My favorite ball cap, made by billy reid, has a patch on the front that reads "make cornbread, not war." i'm drawn to it because cornbread is a sacred thing in the south, almost a way of life. But cornbread, like barbeque, can be the subject of great debate among southerners. Flour or no flour? Sugar or no sugar? Is there an egg involved? All are legitimate questions.

When we opened husk, i knew that we had to serve cornbread. I also knew that there is a lot of bad cornbread out there in the restaurant world, usually cooked before service and reheated, or held in a warming drawer. I won't touch that stuff because, yes, i am a cornbread snob. My cornbread has no flour and no sugar. It has the tang of good buttermilk and a little smoke from allan benton's smokehouse bacon. You've got to cook the cornbread just before you want to eat it, in a black skillet, with plenty of smoking-hot grease. That is the secret to a golden, crunchy exterior. Use very high heat, so hot that the batter screeches as it hits the pan. It's a deceptively simple process, but practice makes perfect, which may be why many southerners make cornbread every single day.

4 ounces bacon, preferably benton's

2 cups cornmeal, preferably anson mills antebellum coarse yellow cornmeal

1 teaspoon kosher salt

½ teaspoon baking soda

½ teaspoon baking powder

1½ cups whole-milk buttermilk

1 large egg, lightly beaten

1. Preheat the oven to 450°f. Put a 9-inch cast-iron skillet in the oven to preheat for at least 10 minutes.

2. Run the bacon through a meat grinder or very finely mince it. Put the bacon in a skillet large enough to hold it in one layer and cook over medium-low heat, stirring frequently so that it doesn't burn, until the fat is rendered and the bits of bacon are crispy, 4 to 5 minutes. Remove the bits of bacon to a paper towel to drain, reserving the fat. You need 5 tablespoons bacon fat for this recipe.

3. Combine the cornmeal, salt, baking soda, baking powder, and bits of bacon in a medium bowl. Reserve 1 tablespoon of the bacon fat and combine the remaining 4 tablespoons fat, the buttermilk, and egg in a small bowl. Stir the wet ingredients into the dry ingredients just to combine; do not overmix.

4. Move the skillet from the oven to the stove, placing it over high heat. Add the reserved tablespoon of bacon fat and swirl to coat the skillet. Pour in the batter, distributing it evenly. It should sizzle.

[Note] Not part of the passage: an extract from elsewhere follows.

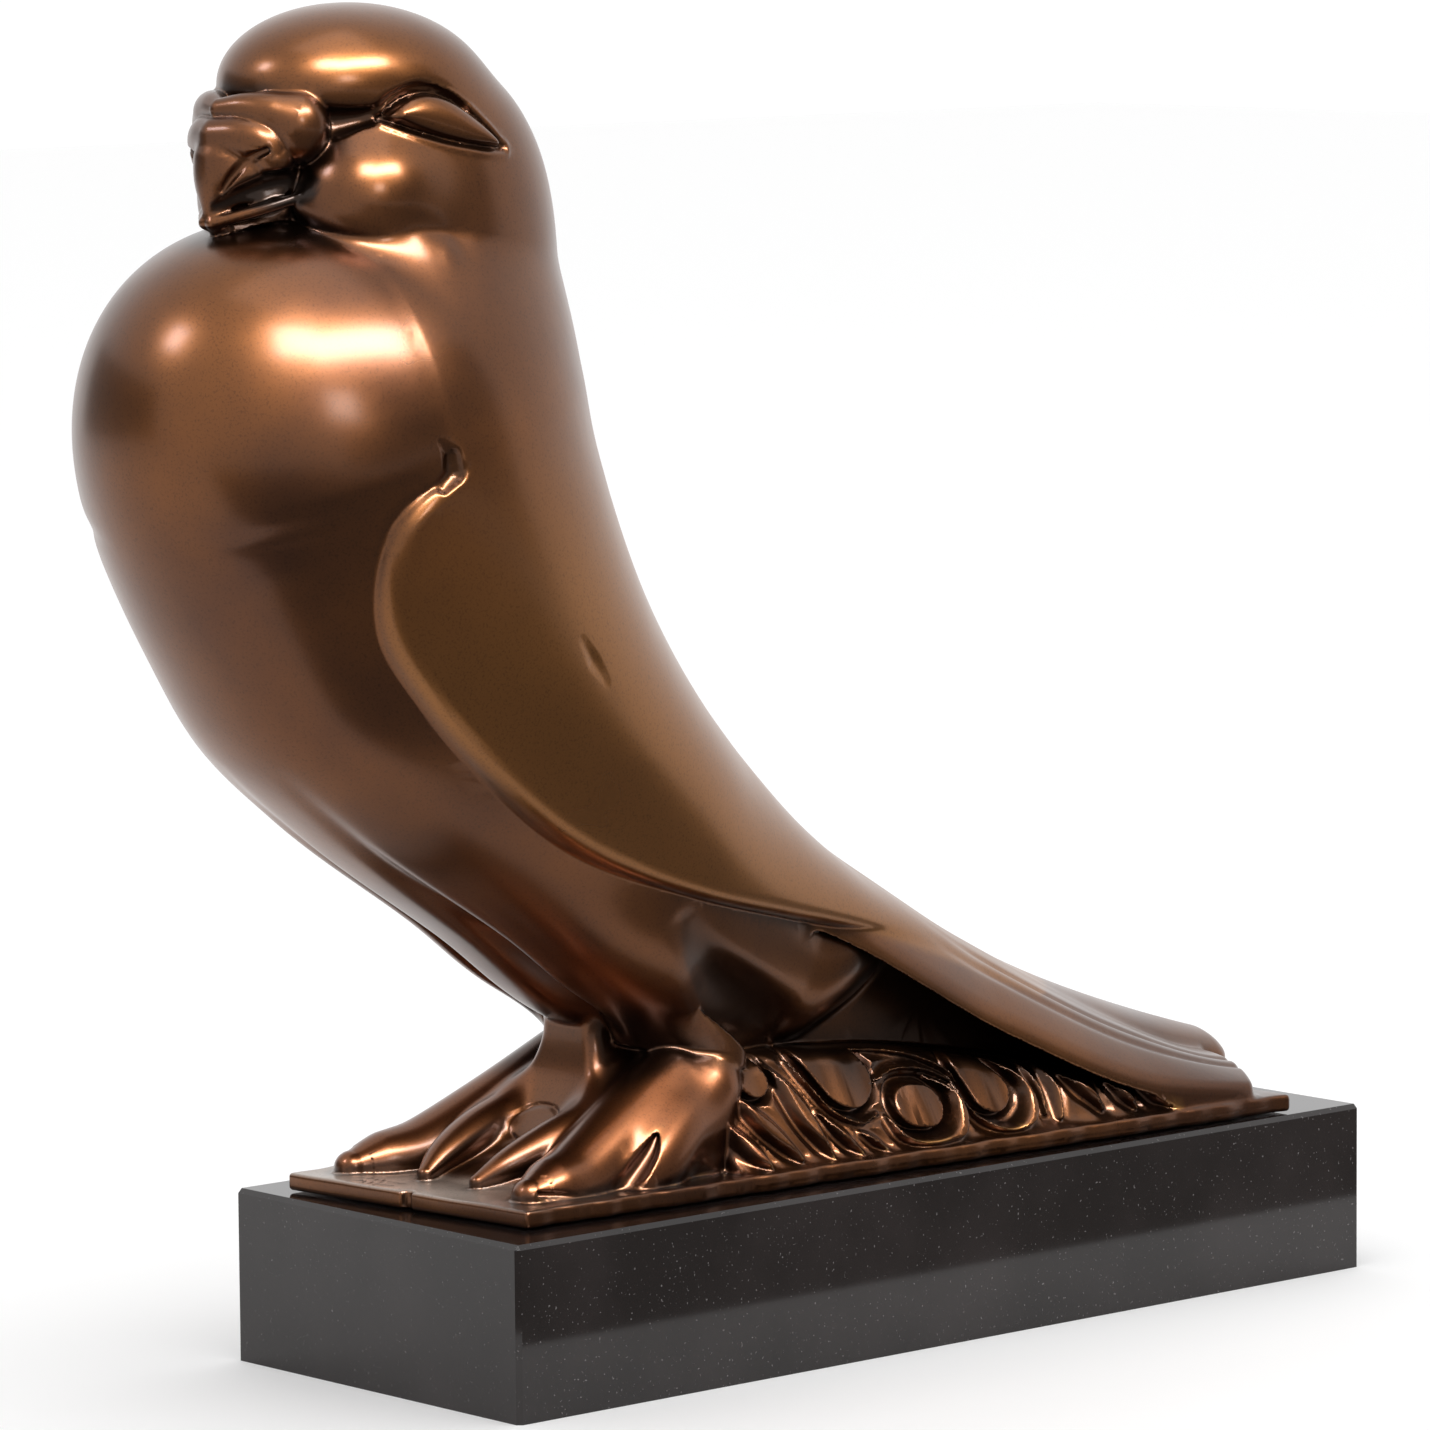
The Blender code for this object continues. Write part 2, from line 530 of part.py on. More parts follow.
def make_casting():
    """Bird, feet, bank and plate as one closed bronze skin, thinned to plain facets."""
    points, faces = skin_of(casting, FIELD_LOW, FIELD_HIGH, CELL)
    points = lean_front(points) * UNIT
    points[:, 1] += FIGURE_SETBACK + PLATE_FRONT_MARGIN - PLINTH_LENGTH / 2
    points[:, 2] += PLINTH_HEIGHT + SEAT_GAP + PLATE_THICKNESS
    mesh = bpy.data.meshes.new("bronze_pigeon")
    mesh.from_pydata(points, [], faces)
    mesh.update()
    mesh.shade_smooth()
    piece = add_object("bronze_pigeon", mesh, finish("brown bronze", **BRONZE))
    thin = piece.modifiers.new("thin", "DECIMATE")
    thin.ratio = CASTING_TRIANGLES / (2.0 * len(faces))
    return piece


def main():
    """Clear the scene and build the two pieces."""
    for item in list(bpy.data.objects):
        bpy.data.objects.remove(item, do_unlink=True)
    make_plinth()
    make_casting()


main()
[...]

5. Bake the cornbread for about 20 minutes, until a toothpick inserted in the center comes out clean. Serve warm from the skillet.

Butter-bean chowchow

Excerpted from "Heritage" by Sean Brock (Artisan Books). Copyright © 2014

Makes 3 quarts

People say that the name "chowchow" comes from the french word for cabbage, chou, and that it was brought south by acadians when they were expelled from nova scotia and made their way to what became cajun country. Of course, a chow chow is also a breed of dog, so maybe we should just call this dish a relish. This version can be made with any southern bean or pea you find fresh at the market. If you leave out the butter beans altogether, you will still have a great recipe for a simple, classic chowchow that can be modified as you see fit.

If you make this recipe for canning, process the full 3 quarts. But if you want to make a quick pickle only, you can halve the recipe, as it won't keep for very long in the refrigerator.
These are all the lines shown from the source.